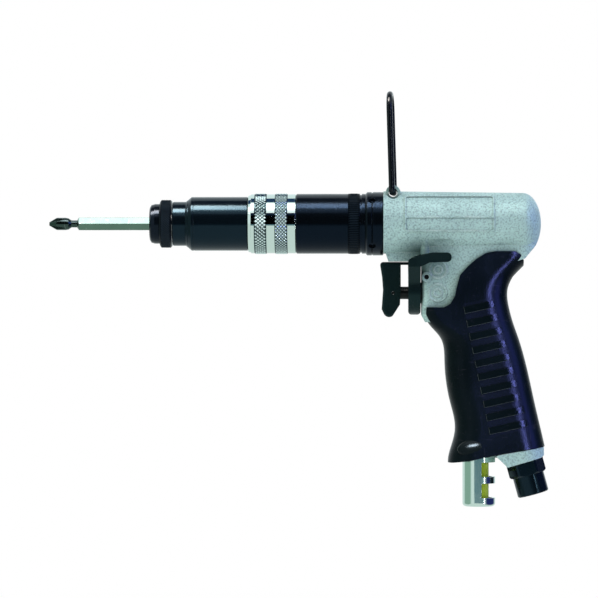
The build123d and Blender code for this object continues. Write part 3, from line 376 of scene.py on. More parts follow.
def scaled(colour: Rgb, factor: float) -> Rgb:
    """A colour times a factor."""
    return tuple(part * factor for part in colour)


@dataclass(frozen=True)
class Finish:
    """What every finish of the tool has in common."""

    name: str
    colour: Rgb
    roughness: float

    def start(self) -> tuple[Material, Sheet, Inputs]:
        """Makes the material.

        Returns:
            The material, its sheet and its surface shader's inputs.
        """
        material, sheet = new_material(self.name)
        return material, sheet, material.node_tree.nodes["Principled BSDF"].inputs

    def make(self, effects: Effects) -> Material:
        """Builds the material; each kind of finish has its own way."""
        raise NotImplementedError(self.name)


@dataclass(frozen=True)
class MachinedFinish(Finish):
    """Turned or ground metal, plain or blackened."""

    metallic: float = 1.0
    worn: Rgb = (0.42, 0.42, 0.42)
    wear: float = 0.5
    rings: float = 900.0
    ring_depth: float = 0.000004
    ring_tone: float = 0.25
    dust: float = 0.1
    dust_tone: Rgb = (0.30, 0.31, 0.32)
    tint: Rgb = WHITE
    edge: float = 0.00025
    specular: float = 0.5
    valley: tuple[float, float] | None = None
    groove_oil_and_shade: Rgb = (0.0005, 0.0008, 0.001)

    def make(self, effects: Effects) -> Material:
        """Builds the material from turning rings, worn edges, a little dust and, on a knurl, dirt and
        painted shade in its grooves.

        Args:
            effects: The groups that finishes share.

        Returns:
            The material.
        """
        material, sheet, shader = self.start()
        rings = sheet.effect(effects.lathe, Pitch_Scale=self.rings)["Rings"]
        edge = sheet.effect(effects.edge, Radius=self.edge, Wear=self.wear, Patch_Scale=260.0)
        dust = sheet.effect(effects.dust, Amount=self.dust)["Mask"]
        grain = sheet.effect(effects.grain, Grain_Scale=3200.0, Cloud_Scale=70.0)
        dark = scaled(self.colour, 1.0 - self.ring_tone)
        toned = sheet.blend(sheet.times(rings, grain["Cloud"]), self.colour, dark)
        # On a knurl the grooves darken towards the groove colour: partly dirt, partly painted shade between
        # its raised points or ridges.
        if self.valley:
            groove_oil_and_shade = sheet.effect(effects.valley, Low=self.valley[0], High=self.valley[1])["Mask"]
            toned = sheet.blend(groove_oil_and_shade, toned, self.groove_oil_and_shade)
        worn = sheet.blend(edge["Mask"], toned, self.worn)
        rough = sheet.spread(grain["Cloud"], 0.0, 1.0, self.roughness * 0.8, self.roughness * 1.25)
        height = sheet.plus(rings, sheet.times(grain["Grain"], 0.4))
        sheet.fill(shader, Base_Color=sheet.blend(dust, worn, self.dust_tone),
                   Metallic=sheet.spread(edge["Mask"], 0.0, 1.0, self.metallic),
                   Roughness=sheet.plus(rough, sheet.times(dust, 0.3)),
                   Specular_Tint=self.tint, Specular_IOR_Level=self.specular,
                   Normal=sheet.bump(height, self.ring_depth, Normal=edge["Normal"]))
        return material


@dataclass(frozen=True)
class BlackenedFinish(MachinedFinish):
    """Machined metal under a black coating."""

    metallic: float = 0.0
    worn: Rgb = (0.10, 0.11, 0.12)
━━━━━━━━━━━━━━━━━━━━
- Requirement:
Write each line above out exactly.

- Completed task:
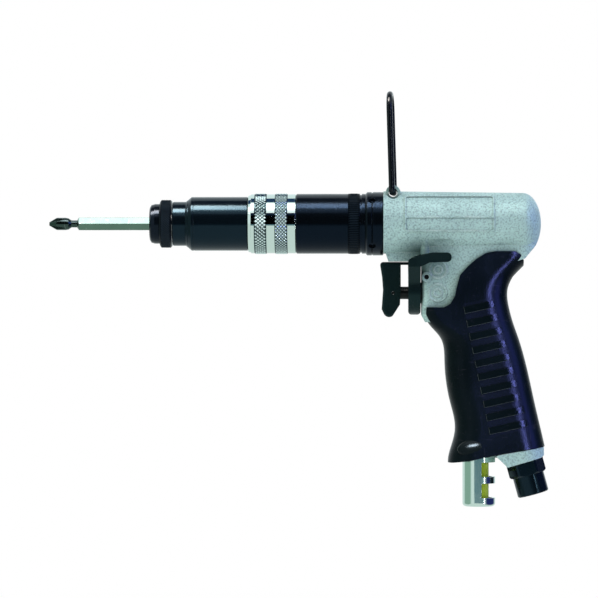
The build123d and Blender code for this object continues. Write part 3, from line 376 of scene.py on. More parts follow.
def scaled(colour: Rgb, factor: float) -> Rgb:
    """A colour times a factor."""
    return tuple(part * factor for part in colour)


@dataclass(frozen=True)
class Finish:
    """What every finish of the tool has in common."""

    name: str
    colour: Rgb
    roughness: float

    def start(self) -> tuple[Material, Sheet, Inputs]:
        """Makes the material.

        Returns:
            The material, its sheet and its surface shader's inputs.
        """
        material, sheet = new_material(self.name)
        return material, sheet, material.node_tree.nodes["Principled BSDF"].inputs

    def make(self, effects: Effects) -> Material:
        """Builds the material; each kind of finish has its own way."""
        raise NotImplementedError(self.name)


@dataclass(frozen=True)
class MachinedFinish(Finish):
    """Turned or ground metal, plain or blackened."""

    metallic: float = 1.0
    worn: Rgb = (0.42, 0.42, 0.42)
    wear: float = 0.5
    rings: float = 900.0
    ring_depth: float = 0.000004
    ring_tone: float = 0.25
    dust: float = 0.1
    dust_tone: Rgb = (0.30, 0.31, 0.32)
    tint: Rgb = WHITE
    edge: float = 0.00025
    specular: float = 0.5
    valley: tuple[float, float] | None = None
    groove_oil_and_shade: Rgb = (0.0005, 0.0008, 0.001)

    def make(self, effects: Effects) -> Material:
        """Builds the material from turning rings, worn edges, a little dust and, on a knurl, dirt and
        painted shade in its grooves.

        Args:
            effects: The groups that finishes share.

        Returns:
            The material.
        """
        material, sheet, shader = self.start()
        rings = sheet.effect(effects.lathe, Pitch_Scale=self.rings)["Rings"]
        edge = sheet.effect(effects.edge, Radius=self.edge, Wear=self.wear, Patch_Scale=260.0)
        dust = sheet.effect(effects.dust, Amount=self.dust)["Mask"]
        grain = sheet.effect(effects.grain, Grain_Scale=3200.0, Cloud_Scale=70.0)
        dark = scaled(self.colour, 1.0 - self.ring_tone)
        toned = sheet.blend(sheet.times(rings, grain["Cloud"]), self.colour, dark)
        # On a knurl the grooves darken towards the groove colour: partly dirt, partly painted shade between
        # its raised points or ridges.
        if self.valley:
            groove_oil_and_shade = sheet.effect(effects.valley, Low=self.valley[0], High=self.valley[1])["Mask"]
            toned = sheet.blend(groove_oil_and_shade, toned, self.groove_oil_and_shade)
        worn = sheet.blend(edge["Mask"], toned, self.worn)
        rough = sheet.spread(grain["Cloud"], 0.0, 1.0, self.roughness * 0.8, self.roughness * 1.25)
        height = sheet.plus(rings, sheet.times(grain["Grain"], 0.4))
        sheet.fill(shader, Base_Color=sheet.blend(dust, worn, self.dust_tone),
                   Metallic=sheet.spread(edge["Mask"], 0.0, 1.0, self.metallic),
                   Roughness=sheet.plus(rough, sheet.times(dust, 0.3)),
                   Specular_Tint=self.tint, Specular_IOR_Level=self.specular,
                   Normal=sheet.bump(height, self.ring_depth, Normal=edge["Normal"]))
        return material


@dataclass(frozen=True)
class BlackenedFinish(MachinedFinish):
    """Machined metal under a black coating."""

    metallic: float = 0.0
    worn: Rgb = (0.10, 0.11, 0.12)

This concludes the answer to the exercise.